We all have trigger events. Those moments in time that lurk in memory, stirring up emotions and feelings and thoughts of what might have been, if only, if possibly, if….
For me, one of those trigger events was the day a blue and white police cruiser drove up and two officers got out and arrested the man who was actively engaged in trying to end my life. For several years after that May morning, I would begin to feel the stir of memory calling me, tugging at me, rippling through my thoughts. I would notice my emotions rising to the surface, tears on call, eager to spill out. I would feel anxious, edgy, like anything and everything was too harsh, too bright, too loud, too real, too much.
And then, the day would come and I’d move through it and life would go on. My moving through it wouldn’t always be graceful, in fact, in the first years after that event, my moving through it was often disjointed, filled with tears and sometimes irrational responses to everyday situations.
It was okay. I had to give myself the grace of moving through it in my way — honouring my sorrow, my grief, my fear so that I could come back to the truth of what was real for me that day, in the present. I was alive.
Over time, I came to appreciate trigger points. To view them as opportunities to heal the spaces where unease lived. I came to see them as gifts and to be grateful for the opportunity to heal through them by not avoiding them.
Trigger events come from moments where we have felt extreme joy. They come from moments where we have felt extreme fear, pain, loss.
The joyful ones we make okay to celebrate. Anniversaries. Birthdays. Graduations. New jobs. New beginnings.
The sorrowful ones, the ones that scared us, hurt us, caused us pain, sometimes we try to ignore them, or pretend they’re not real.
But they are.
Very real. Very important to acknowledge, if only because they stir up our emotions and can cause unease and disquiet within if we do not let them out.
What we resist, persists.
When we try to ignore these trigger points, or pretend they shouldn’t matter, or tell ourselves we should be over it and just get on with it, we are denying our hearts and minds the opportunity to face our angst and heal through it.
Emotions buried alive never die.
Emotions allowed to flow, free us to be present in the moment.
For the first few years after I got my life back, I consciously chose to treat myself gently when trigger points awoke. To give myself the tender, loving care I so desperately needed, and deserved.
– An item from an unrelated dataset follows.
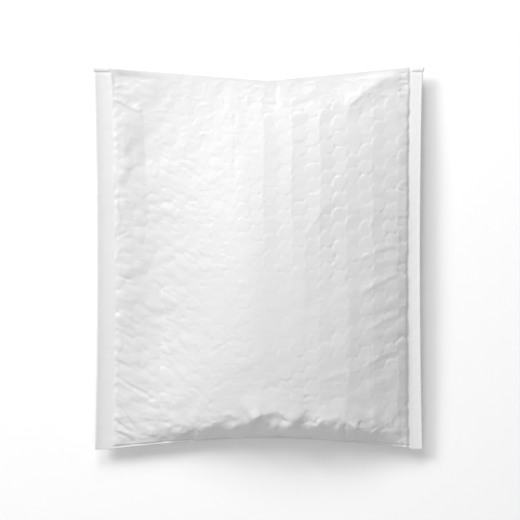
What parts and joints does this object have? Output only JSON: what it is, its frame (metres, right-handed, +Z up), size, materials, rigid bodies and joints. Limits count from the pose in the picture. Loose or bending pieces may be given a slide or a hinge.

I couldn’t change the experience of having gone through that relationship. I could change how that experience held onto me today.
And to do that, I had to acknowledge that May 21 was not just any day. It was a day to remember how lost I was, and today I am not because a miracle drove up in a blue and white police car and set me free. I needed to feel it all. To cry. To laugh. To express my anger (lovingly) To live. To Love. And most importantly, to give thanks.
It’s been fourteen years since that police car drove up. I still treasure the miracle of its arrival. I still give thanks for my life today.
I don’t tend to mark the day anymore. Some years, the day arrives, and leaves, before I even notice.
Getting to this point where the day, and those events, no longer trigger eruptions of unease and angst within me required patience, self-compassion, and Love.
It has been a process of acknowledging what was, accepting what cannot be changed, and celebrating what is true each and everyday.
I am free. I am alive. I am grateful.
I cannot change the past. I can give thanks for my beautiful life today.
JM, this one’s for you my friend. May you know you are loved, safe and cherished. I am so grateful you are alive!